E cada vez vamos vendo mais solicitações de dioceses, paróquias, movimentos que encontram no projeto "Cuidar" um parceiro para se capacitarem, para responderem exatamente com esta exigência evangélica que hoje nos é colocada.
Há pouco, falou de confiança e estamos a poucos dias da apresentação do relatório da comissão independente para o estudo dos abusos sexuais na Igreja. Este documento que aí vem vai trazer mais confiança?
O documento, creio eu, intuo que trará uma amostra da realidade. A confiança virá da resposta que a Igreja soube dar e isso estamos para descobri. É importante compreender que o relatório não é uma magia, é uma etapa de um caminho. Eu costumo, às vezes, dizer em conversas informais: o pior está para vir. Quer dizer que o relatório e a credibilidade da resposta institucional que a Igreja for capaz lhe dar vão revelar se as pessoas têm, de facto, confiança no que estamos a fazer e no modo como levamos a sério esta questão.
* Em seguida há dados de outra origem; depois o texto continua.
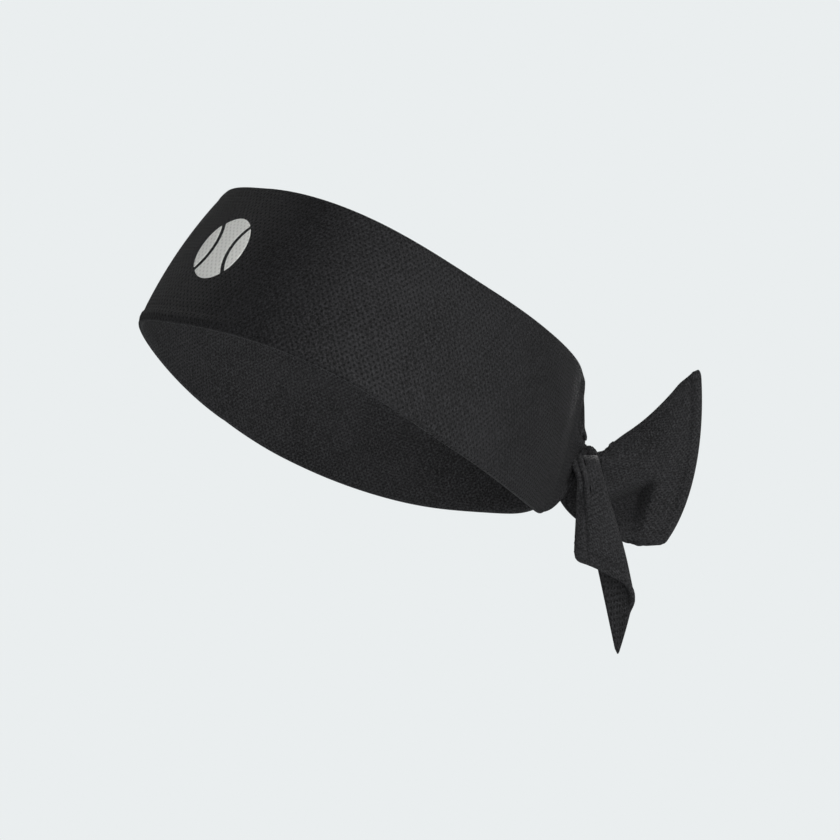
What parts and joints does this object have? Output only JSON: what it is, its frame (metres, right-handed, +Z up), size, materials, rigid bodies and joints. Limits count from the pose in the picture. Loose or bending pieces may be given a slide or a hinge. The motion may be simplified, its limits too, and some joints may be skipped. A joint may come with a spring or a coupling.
{
  "type": "tie headband",
  "caption": "Two-ply dimpled knit sports headband, tied behind the head in a small knot with one hanging and one flaring tail and a plain ball emblem on the forehead.",
  "frame": {"origin": "middle of the head opening, halfway up the forehead wall", "axes": "+Z up out of the head opening, -Y to the forehead, +Y to the knot, +X to the wearer's left"},
  "size_m": [0.1482, 0.2609, 0.1226],
  "materials": {
    "face_knit": "black dimpled mesh knit, slight sheen",
    "lining_knit": "black dimpled mesh knit, matt, brushed a little finer inside",
    "thread": "black polyester sewing thread, satin",
    "emblem_film": "light grey heat-pressed film, satin, picks up the knit below"
  },
  "bodies": {
    "band": {"outer_ply": "face_knit", "lining_ply": "lining_knit", "top_seam_thread": "thread", "bottom_seam_thread": "thread", "emblem_middle": "emblem_film", "emblem_left": "emblem_film", "emblem_right": "emblem_film", "left_gather_face": "face_knit", "left_gather_lining": "lining_knit", "right_gather_face": "face_knit", "right_gather_lining": "lining_knit", "knot_core": "face_knit", "knot_wrap": "face_knit"},
    "left_neck": {"left_throat": "face_knit"},
    "left_tail": {"left_tail_face": "face_knit", "left_tail_lining": "lining_knit", "left_tail_stitching": "thread"},
    "right_neck": {"right_throat": "face_knit"},
    "right_tail": {"right_tail_face": "face_knit", "right_tail_lining": "lining_knit", "right_tail_stitching": "thread"}
  },
  "joints": [
    {"name": "left_tail_sway", "type": "hinge", "parent": "band", "child": "left_neck", "pos_m": [0.00863, 0.12691, 0.00106], "axis": [0.7314, -0.6323, -0.2555], "range_deg": [-10, 30]},
    {"name": "left_tail_swing", "type": "hinge", "parent": "left_neck", "child": "left_tail", "pos_m": [0.01068, 0.13419, -0.0111], "axis": [0.682, 0.6781, 0.274], "range_deg": [-50, 4]},
    {"name": "right_tail_sway", "type": "hinge", "parent": "band", "child": "right_neck", "pos_m": [0.00263, 0.14046, 0.00437], "axis": [0.7314, -0.6323, -0.2555], "range_deg": [-30, 20]},
    {"name": "right_tail_swing", "type": "hinge", "parent": "right_neck", "child": "right_tail", "pos_m": [0.0039, 0.14316, 0.00134], "axis": [-0.3512, -0.0281, -0.9359], "range_deg": [-45, 4]}
  ]
}
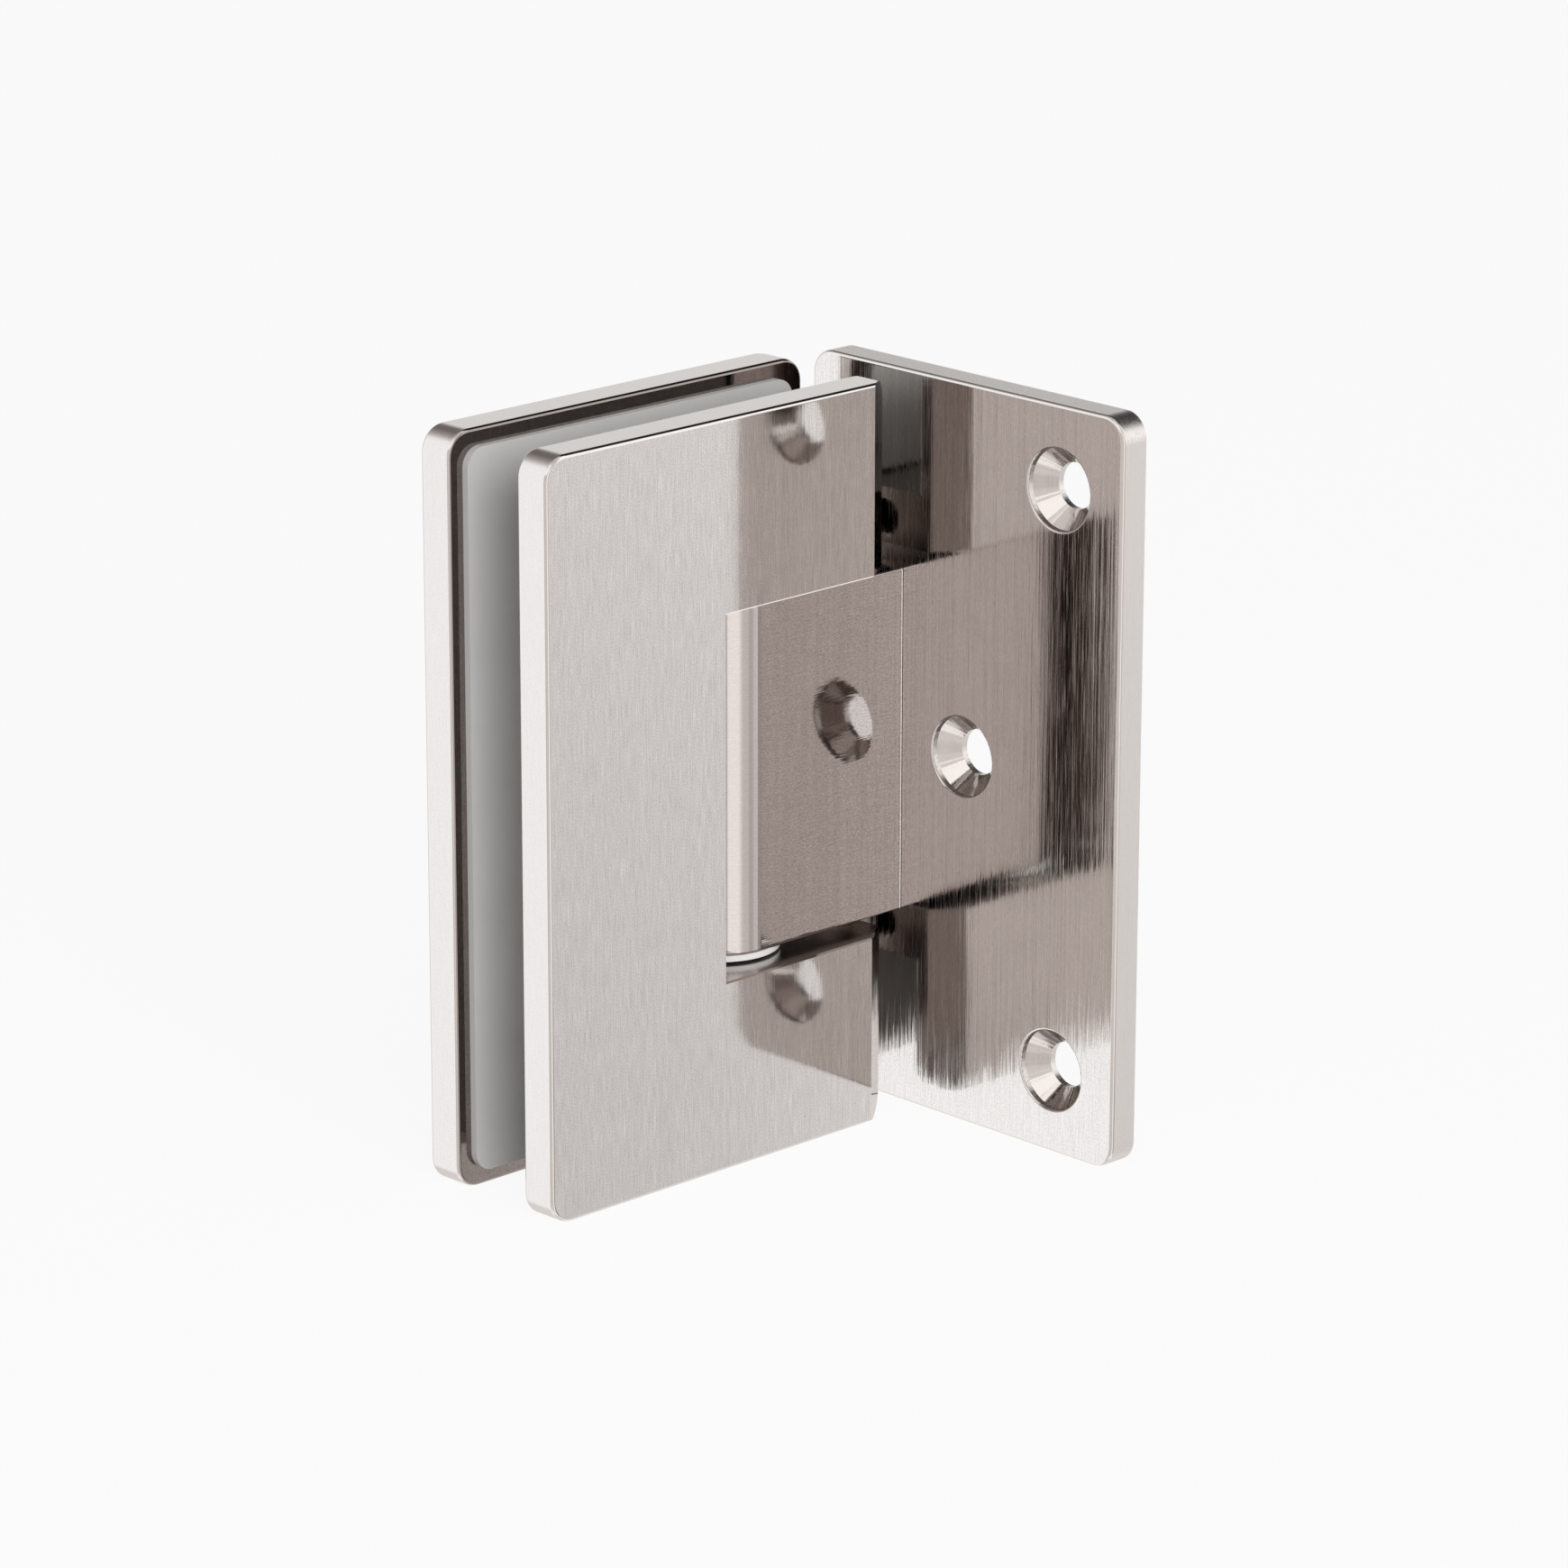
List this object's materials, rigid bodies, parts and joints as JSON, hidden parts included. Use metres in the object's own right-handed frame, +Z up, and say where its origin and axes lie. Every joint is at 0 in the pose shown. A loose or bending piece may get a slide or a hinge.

Não é só uma questão de números...
Pois, os números serão a tal pequena amostra da realidade. Isto é uma questão de cada pessoa e de cada história. De alguém que já pôde partilhar o seu sofrimento ou de alguém que ainda está à espera da oportunidade de partilhar o seu sofrimento. A Igreja não comanda o tempo da palavra das vítimas. Elas falarão quando puderem e, seguramente, quando sentirem que esta confiança existe. Por isso, tenho a expectativa de que para a frente temos ainda um processo longo de mostrar por decisões, por gestos, por palavras que somos credíveis. E este ponto acho fundamental, até para o contexto que estamos a viver da Jornada Mundial da Juventude em Portugal.
Os jovens esperarão, seguramente, uma Igreja credível, que também sabe reconhecer as suas fragilidades. Eu acho que isto é o Evangelho a revelar-se e, portanto, não é nenhum ataque, não é nenhuma agressão, não é nenhum incómodo para a Jornada. Pelo contrário, é exatamente a Igreja que se apresenta a si mesma. Não toda-poderosa, não toda segura de si, mas portadora da força e da beleza do Evangelho, como dirá a São Paulo, em vasos de barro.
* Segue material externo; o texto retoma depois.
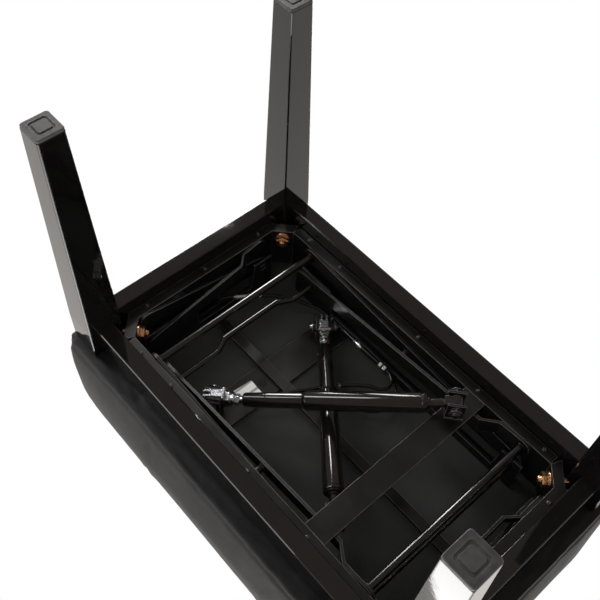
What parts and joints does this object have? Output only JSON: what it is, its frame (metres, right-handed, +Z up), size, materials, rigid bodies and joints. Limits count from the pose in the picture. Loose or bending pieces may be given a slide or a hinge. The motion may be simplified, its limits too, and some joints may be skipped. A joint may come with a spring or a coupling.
{
  "type": "piano bench",
  "caption": "Height-adjustable padded bench on tapered black legs, raised by scissor arms and a crossed pair of lockable gas springs with a release lever.",
  "frame": {"origin": "on the floor, midway between the four feet", "axes": "+Z up, +X along the long side away from the release lever, +Y across the bench"},
  "size_m": [0.62, 0.414, 0.482],
  "materials": {
    "black_lacquer": "mirror-polished black lacquer",
    "black_steel": "satin black paint",
    "nylon_glide": "matte grey",
    "yellow_zinc": "yellow-passivated zinc",
    "bright_zinc": "bright zinc plate",
    "chrome_rod": "ground and chromed",
    "plywood": "bare plywood",
    "black_vinyl": "soft black vinyl over foam",
    "cambric": "black woven cambric",
    "cable_sheath": "smooth black cable sheath"
  },
  "bodies": {
    "base": {"apron_back": "black_lacquer", "apron_front": "black_lacquer", "apron_left": "black_lacquer", "apron_right": "black_lacquer", "frame_rail_back": "black_steel", "frame_rail_front": "black_steel", "frame_rail_left": "black_steel", "frame_rail_right": "black_steel", "glide_back_left": "nylon_glide", "glide_back_right": "nylon_glide", "glide_front_left": "nylon_glide", "glide_front_right": "nylon_glide", "leg_back_left": "black_lacquer", "leg_back_right": "black_lacquer", "leg_bolt_back_left": "yellow_zinc", "leg_bolt_back_right": "yellow_zinc", "leg_bolt_front_left": "yellow_zinc", "leg_bolt_front_right": "yellow_zinc", "leg_front_left": "black_lacquer", "leg_front_right": "black_lacquer", "lower_spring_clevis": "black_steel", "spring_cross_plate": "black_steel", "upper_spring_clevis": "black_steel"},
    "lifting_arms": {"lifting_arm_front": "black_steel", "lifting_arm_back": "black_steel", "pivot_rod": "black_steel", "cranked_tie_bar": "black_steel"},
    "sliding_arms": {"sliding_arm_front": "black_steel", "sliding_arm_back": "black_steel", "sliding_rod": "black_steel", "seat_pivot_rod": "black_steel"},
    "seat": {"seat_board": "plywood", "seat_rail_front": "plywood", "seat_rail_back": "plywood", "seat_rail_right": "plywood", "seat_rail_left": "plywood", "cushion": "black_vinyl", "dust_cover": "cambric", "seat_spine": "black_steel", "head_cross_plate": "black_steel", "seat_track_front": "black_steel", "seat_track_back": "black_steel", "end_track_left": "black_steel", "end_track_right": "black_steel", "lever_bracket": "black_steel", "release_cable": "cable_sheath", "branch_cable": "cable_sheath"},
    "short_lifting_left": {"short_lifting_arm_left": "black_steel"},
    "short_sliding_left": {"short_sliding_arm_left": "black_steel"},
    "short_lifting_right": {"short_lifting_arm_right": "black_steel"},
    "short_sliding_right": {"short_sliding_arm_right": "black_steel"},
    "lower_spring_body": {"lower_cylinder": "black_steel"},
    "lower_spring_rod": {"lower_piston_rod": "chrome_rod", "lower_release_head": "bright_zinc"},
    "lower_spring_trigger": {"lower_trigger": "bright_zinc"},
    "upper_spring_body": {"upper_cylinder": "black_steel"},
    "upper_spring_rod": {"upper_piston_rod": "chrome_rod", "upper_release_head": "bright_zinc"},
    "upper_spring_trigger": {"upper_trigger": "bright_zinc"},
    "lever": {"release_lever": "black_steel"}
  },
  "joints": [
    {"name": "seat_lift", "type": "hinge", "parent": "base", "child": "lifting_arms", "pos_m": [0.187, 0, 0.345], "axis": [0, 1, 0], "range_deg": [0, 15.89]},
    {"name": "scissor_cross", "type": "hinge", "parent": "lifting_arms", "child": "sliding_arms", "pos_m": [0.00187, 0, 0.363], "axis": [0, 1, 0], "range_deg": [-31.85, 0]},
    {"name": "seat_level", "type": "hinge", "parent": "sliding_arms", "child": "seat", "pos_m": [0.187, 0, 0.381], "axis": [0, 1, 0], "range_deg": [0, 15.93]},
    {"name": "short_lift_left", "type": "hinge", "parent": "base", "child": "short_lifting_left", "pos_m": [-0.236, -0.085, 0.345], "axis": [1, 0, 0], "range_deg": [0, 34.87]},
    {"name": "short_cross_left", "type": "hinge", "parent": "short_lifting_left", "child": "short_sliding_left", "pos_m": [-0.236, 0.00828, 0.363], "axis": [1, 0, 0], "range_deg": [-69.72, 0]},
    {"name": "short_lift_right", "type": "hinge", "parent": "base", "child": "short_lifting_right", "pos_m": [0.236, -0.085, 0.345], "axis": [1, 0, 0], "range_deg": [0, 34.87]},
    {"name": "short_cross_right", "type": "hinge", "parent": "short_lifting_right", "child": "short_sliding_right", "pos_m": [0.236, 0.00828, 0.363], "axis": [1, 0, 0], "range_deg": [-69.72, 0]},
    {"name": "lower_spring_tilt", "type": "hinge", "parent": "base", "child": "lower_spring_body", "pos_m": [0.105, -0.095, 0.315], "axis": [0.6505, 0.7595, 0], "range_deg": [0, 16.51]},
    {"name": "lower_spring_stroke", "type": "slide", "parent": "lower_spring_body", "child": "lower_spring_rod", "axis": [-0.7359, 0.6303, 0.2475], "range_m": [0, 0.03886]},
    {"name": "upper_spring_tilt", "type": "hinge", "parent": "base", "child": "upper_spring_body", "pos_m": [0.105, 0.095, 0.362], "axis": [-0.6505, 0.7595, 0], "range_deg": [0, 17.44]},
    {"name": "upper_spring_stroke", "type": "slide", "parent": "upper_spring_body", "child": "upper_spring_rod", "axis": [-0.7487, -0.6413, 0.1679], "range_m": [0, 0.03194]},
    {"name": "lever_press", "type": "hinge", "parent": "seat", "child": "lever", "pos_m": [-0.26, 0, 0.404], "axis": [0, -1, 0], "range_deg": [0, 12], "stiffness_Nm_per_rad": 0.6, "springref_deg": -6.88},
    {"name": "lower_trigger_swing", "type": "hinge", "parent": "lower_spring_rod", "child": "lower_spring_trigger", "pos_m": [-0.10753, 0.08703, 0.37125], "axis": [-0.6505, -0.7595, 0], "range_deg": [0, 8.05]},
    {"name": "upper_trigger_swing", "type": "hinge", "parent": "upper_spring_rod", "child": "upper_spring_trigger", "pos_m": [-0.1064, -0.08607, 0.39444], "axis": [0.6505, -0.7595, 0], "range_deg": [0, 8.05]}
  ],
  "couplings": [
    {"joint": "scissor_cross", "follows": "seat_lift", "ratio": -2},
    {"joint": "seat_level", "follows": "seat_lift", "ratio": 1},
    {"joint": "short_lift_left", "follows": "seat_lift", "ratio": 2.1891},
    {"joint": "short_cross_left", "follows": "seat_lift", "ratio": -4.3782},
    {"joint": "short_lift_right", "follows": "seat_lift", "ratio": 2.1891},
    {"joint": "short_cross_right", "follows": "seat_lift", "ratio": -4.3782},
    {"joint": "lower_spring_tilt", "follows": "seat_lift", "ratio": 1.0363},
    {"joint": "lower_spring_stroke", "follows": "seat_lift", "m_per_rad": 0.13979},
    {"joint": "upper_spring_tilt", "follows": "seat_lift", "ratio": 1.0948},
    {"joint": "upper_spring_stroke", "follows": "seat_lift", "m_per_rad": 0.11491},
    {"joint": "lower_trigger_swing", "follows": "lever_press", "ratio": 0.66667},
    {"joint": "upper_trigger_swing", "follows": "lever_press", "ratio": 0.66667}
  ]
}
Uma nova abordagem, com mais transparência e sem receios de temas tabus na Igreja?
Isso é absolutamente necessário. Não gosto muito da expressão de temas tabus, como se fossem temas interdito. Há temas que são difíceis de trazer para a luz, aos quais acedemos progressivamente. E neste tópico, claramente, estamos a aceder a ele, a compreender a sua extensão e profundidade. Com a chave de leitura do Evangelho. Quero dizer: isto não é uma resposta, usando a expressão do Papa Francisco, mundana, de lavagem de imagem. É a resposta que torna o Evangelho credível, porque institucionalmente acolhido e organizado de uma forma onde, de facto, a prioridade dos pequeninos que são o centro do Evangelho se torna efetiva e real.